I would go with Design I. Succinctly stated, Design I supports readability and maintainability at least as well, if not better than the other designs. The goal of the SOLID principles are the creation of mid-level software structures that (Software
Architecture: SA Martin). I think Design I best adheres to these principles of: ---- Tolerate change,
---- Are easy to understand, and
---- Are the basis of components that can be used in many software systems.

I could point to the Single Responsibility Principle which is defined as (SA Martin): a module should be responsible to one, and only one, actor. It should satisfy the Liskov Substitution Principle as well. Further, each module in the etl_helpers
directory is at the same level of abstraction.

I could also mention that as Dijkstra stressed, at every level, from the smallest function to the largest component, software is like a science and, therefore, is driven by falsifiability. Software architects strive to define modules, components, and
services that are easily falsifiable (testable). To do so, they employ restrictive disciplines similar to structured programming,
albeit at a much higher level (SA Martin).

One can point to multiple reasons why Design I might be preferred, but what are the compelling reasons, if there are any, that would suggest another design was superior.

Finally, let me reference an interesting research paper I read recently that seems to support the other designs as anti-patterns: Architecture_Anti-patterns_Automatically.pdf

---- (https://www.cs.drexel.edu/~yfcai/papers/2019/tse2019.pdf)

SEVERAL DESIGNS FOR COMPARISON

DESIGN I:

---- manage_the_etl_pipeline.py
---- etl_helpers
---- extract.py
---- transform.py
---- load.py

Of course one could also

DESIGN II:

---- manage_the_etl_pipeline.py
---- etl_helpers
---- extract_transform_load.py

or probably even:

DESIGN III:

---- manage_the_etl_pipeline.py
---- extract_transform_load.py

--- SoupGate-Win32 v1.05
* Origin: fsxNet Usenet Gateway (21:1/5)

From Thomas Passin@21:1/5 to transreductionist on Fri Feb 3 17:31:26 2023

On 2/3/2023 4:18 PM, transreductionist wrote:

Here is the situation. There is a top-level module (see designs below) containing code, that as the name suggests, manages an ETL pipeline. A directory is created called etl_helpers that organizes several modules responsible for making up the pipeline.

The discussion concerns the Python language, which supports OOP as well as Structural/Functional approaches to programming.

I am interested in opinions on which design adheres best to standard architectural practices and the SOLID principles. I understand that this is one of those topics where people may have strong opinions one way or the other. I am interested in those

opinions.

Well, you have pretty well stacked the deck to make DESIGN 1 the
obviously preferred choice. I don't think it has much to do with Python
per se, or even with OO vs imperative style.

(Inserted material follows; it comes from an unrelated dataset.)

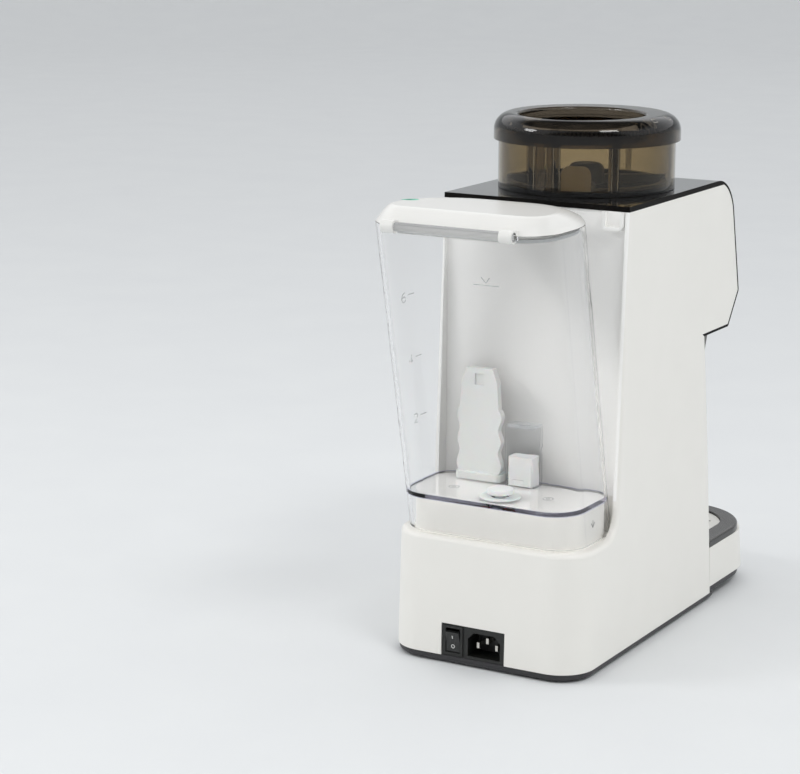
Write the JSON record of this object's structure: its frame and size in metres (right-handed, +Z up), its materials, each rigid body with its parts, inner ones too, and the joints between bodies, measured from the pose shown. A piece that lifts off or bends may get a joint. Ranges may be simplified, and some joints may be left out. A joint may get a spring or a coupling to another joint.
{
  "type": "baby formula maker",
  "caption": "Counter-top baby formula maker with a hinged-lid rear water tank, a smoked powder hopper with stirrer, a funnel drawer and a drip tray",
  "frame": {"origin": "On the floor, under the middle of the overall box: midway between the front of the base and the lid clips at the rear of the tank", "axes": "+Z up, -Y towards the front of the machine where the bottle stands, +Y towards the water tank, +X to the right seen from the front; X = 0 is the plane that halves the body"},
  "size_m": [0.1464, 0.3624, 0.361],
  "materials": {
    "white_abs": "warm white moulded ABS, fine satin grain",
    "gloss_black": "black high gloss moulded skin",
    "graphite": "dark grey satin moulded plastic",
    "smoked_clear": "smoked brown-grey transparent plastic",
    "clear_plastic": "clear moulded plastic with a faint violet edge",
    "white_inner": "white moulded plastic",
    "plate_grey": "pale grey moulded plate",
    "black_abs": "black matte moulded plastic",
    "silicone": "translucent grey silicone",
    "dark_rubber": "dark grey rubber",
    "steel": "plain stainless steel",
    "brass_pin": "nickel plated brass",
    "nylon": "natural acetal gear plastic",
    "alu": "cast aluminium",
    "circuit": "green laminate circuit board with black components",
    "button_grey": "dark gloss button cap",
    "window_dark": "dark tinted display window"
  },
  "bodies": {
    "machine": {"base_pan": "graphite", "rubber_feet": "dark_rubber", "main_housing": "white_abs", "base_screws": "steel", "column_front_cover": "white_abs", "gloss_cover": "gloss_black", "display_window": "window_dark", "head_housing": "white_abs", "control_board": "circuit", "front_base_cover": "white_abs", "tank_seat": "white_inner", "outlet_seal": "silicone", "valve_pin": "white_inner", "reed_sensor": "black_abs", "tank_catches": "white_inner", "gear_plate": "steel", "spindle_bush": "nylon", "spindle_collar": "nylon", "gear_motor": "steel", "motor_screws": "steel", "powder_chute": "clear_plastic", "dispense_block": "graphite", "inlet_hose": "silicone", "water_pump": "black_abs", "pump_cradle": "dark_rubber", "heater_block": "alu", "heater_bracket": "steel", "pump_hose": "silicone", "outlet_hose": "silicone", "water_nozzle": "steel", "power_board": "circuit", "inlet_module": "black_abs", "inlet_pins": "brass_pin"},
    "water_tank": {"tank_shell": "clear_plastic", "valve_guide": "white_inner", "valve_spring": "steel", "float_cage": "clear_plastic", "filter_cartridge": "white_inner"},
    "tank_lid_body": {"tank_lid": "white_abs", "tank_lid_seal": "silicone"},
    "tank_valve": {"valve_poppet": "white_inner"},
    "float": {"float_block": "white_inner", "float_magnet": "steel"},
    "hopper": {"hopper_container": "smoked_clear"},
    "hopper_cover": {"hopper_lid": "smoked_clear", "lid_seal": "silicone"},
    "stirrer": {"mixing_wheel": "graphite"},
    "spindle": {"drive_gear": "nylon", "drive_spindle": "steel"},
    "pinion": {"motor_pinion": "brass_pin"},
    "funnel_drawer": {"funnel": "graphite"},
    "tray": {"drip_tray": "graphite"},
    "tray_cover": {"tray_plate": "plate_grey"},
    "power_rocker": {"rocker": "black_abs"},
    "power_key": {"power_button": "button_grey"},
    "volume_key": {"volume_button": "button_grey"},
    "temperature_key": {"temperature_button": "button_grey"},
    "start_key": {"start_button": "button_grey"}
  },
  "joints": [
    {"name": "tank_lift", "type": "slide", "parent": "machine", "child": "water_tank", "axis": [0, 0, 1], "range_m": [0, 0.12]},
    {"name": "tank_lid_hinge", "type": "hinge", "parent": "water_tank", "child": "tank_lid_body", "pos_m": [0, 0.1769, 0.304], "axis": [-1, 0, 0], "range_deg": [0, 110]},
    {"name": "valve_stroke", "type": "slide", "parent": "water_tank", "child": "tank_valve", "axis": [0, 0, 1], "range_m": [-0.002, 0], "deforming": ["valve_spring"]},
    {"name": "float_rise", "type": "slide", "parent": "water_tank", "child": "float", "axis": [0, 0, 1], "range_m": [0, 0.014]},
    {"name": "hopper_lift", "type": "slide", "parent": "machine", "child": "hopper", "axis": [0, 0, 1], "range_m": [0, 0.06]},
    {"name": "hopper_lid_lift", "type": "slide", "parent": "hopper", "child": "hopper_cover", "axis": [0, 0, 1], "range_m": [0, 0.05]},
    {"name": "mixing_wheel_spin", "type": "hinge", "parent": "hopper", "child": "stirrer", "pos_m": [0, -0.0212, 0.32], "axis": [0, 0, 1], "continuous": true},
    {"name": "spindle_spin", "type": "hinge", "parent": "machine", "child": "spindle", "pos_m": [0, -0.0212, 0.283], "axis": [0, 0, 1], "continuous": true},
    {"name": "pinion_spin", "type": "hinge", "parent": "machine", "child": "pinion", "pos_m": [0.02615, -0.0212, 0.283], "axis": [0, 0, 1], "continuous": true},
    {"name": "funnel_slide", "type": "slide", "parent": "machine", "child": "funnel_drawer", "axis": [0, -1, 0], "range_m": [0, 0.07]},
    {"name": "tray_lift", "type": "slide", "parent": "machine", "child": "tray", "axis": [0, 0, 1], "range_m": [0, 0.04]},
    {"name": "tray_plate_lift", "type": "slide", "parent": "tray", "child": "tray_cover", "axis": [0, 0, 1], "range_m": [0, 0.03]},
    {"name": "rocker_tilt", "type": "hinge", "parent": "machine", "child": "power_rocker", "pos_m": [0.0202, 0.12407, 0.0174], "axis": [1, 0, 0], "range_deg": [0, 18]},
    {"name": "power_press", "type": "slide", "parent": "machine", "child": "power_key", "axis": [0, 0.9806, -0.1961], "range_m": [0, 0.0008], "stiffness_N_per_m": 400},
    {"name": "volume_press", "type": "slide", "parent": "machine", "child": "volume_key", "axis": [0, 0.9806, -0.1961], "range_m": [0, 0.0008], "stiffness_N_per_m": 400},
    {"name": "temperature_press", "type": "slide", "parent": "machine", "child": "temperature_key", "axis": [0, 0.9806, -0.1961], "range_m": [0, 0.0008], "stiffness_N_per_m": 400},
    {"name": "start_press", "type": "slide", "parent": "machine", "child": "start_key", "axis": [0, 0.9806, -0.1961], "range_m": [0, 0.0008], "stiffness_N_per_m": 400}
  ],
  "couplings": [
    {"joint": "spindle_spin", "follows": "mixing_wheel_spin", "ratio": 1},
    {"joint": "pinion_spin", "follows": "mixing_wheel_spin", "ratio": -3.3333},
    {"joint": "valve_stroke", "follows": "tank_lift", "ratio": -0.016667}
  ]
}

As a practical matter, once you got into working with
extract_transform_load.py (for the other designs), I would expect that
you would start wanting to refactor it and eventually end up more like
DESIGN 1. So you might as well start out that way.

The reasons are 1) what you said about separation of concerns, 2) a
desire to keep each module or file relatively coherent and easy to read,
and 3, as you also suggested, making each of them easier to test.
Decoupling is important too (one of the SOLID prescriptions), but you
can violate that with any architecture if you don't think carefully
about what you are doing.

On the subject of OO, I think it is a very good approach to think about architecture and design in object terms - meaning conceptual objects
from the users' point of view. For example, here you have a pipeline (a metaphorical or userland object). It will need functionality to load, transform, and output data so logically it can be composed of a loader,
one or more transformers, and one or more output formatters (more
objects). You may also need a scheduler and a configuration manager
(more objects).

(*Please* let's not have any quibbling about "class" vs "object". We
are at a conceptual level here!)

When it comes to implementation, you can choose to implement those
userland objects with either imperative, OO, or functional techniques,
or a mixture.

Allow me to give my thoughts. First, I don't think there would be much difference if I was using OOP for the functionality, or using a structural paradigm. A structural paradigm in my opinion, along the lines of Rich Hickey's comments on simple versus

complex, would be a simpler implementation. In this case there is no reason to create a construct with state. So let's assume the code is structural and not OOP.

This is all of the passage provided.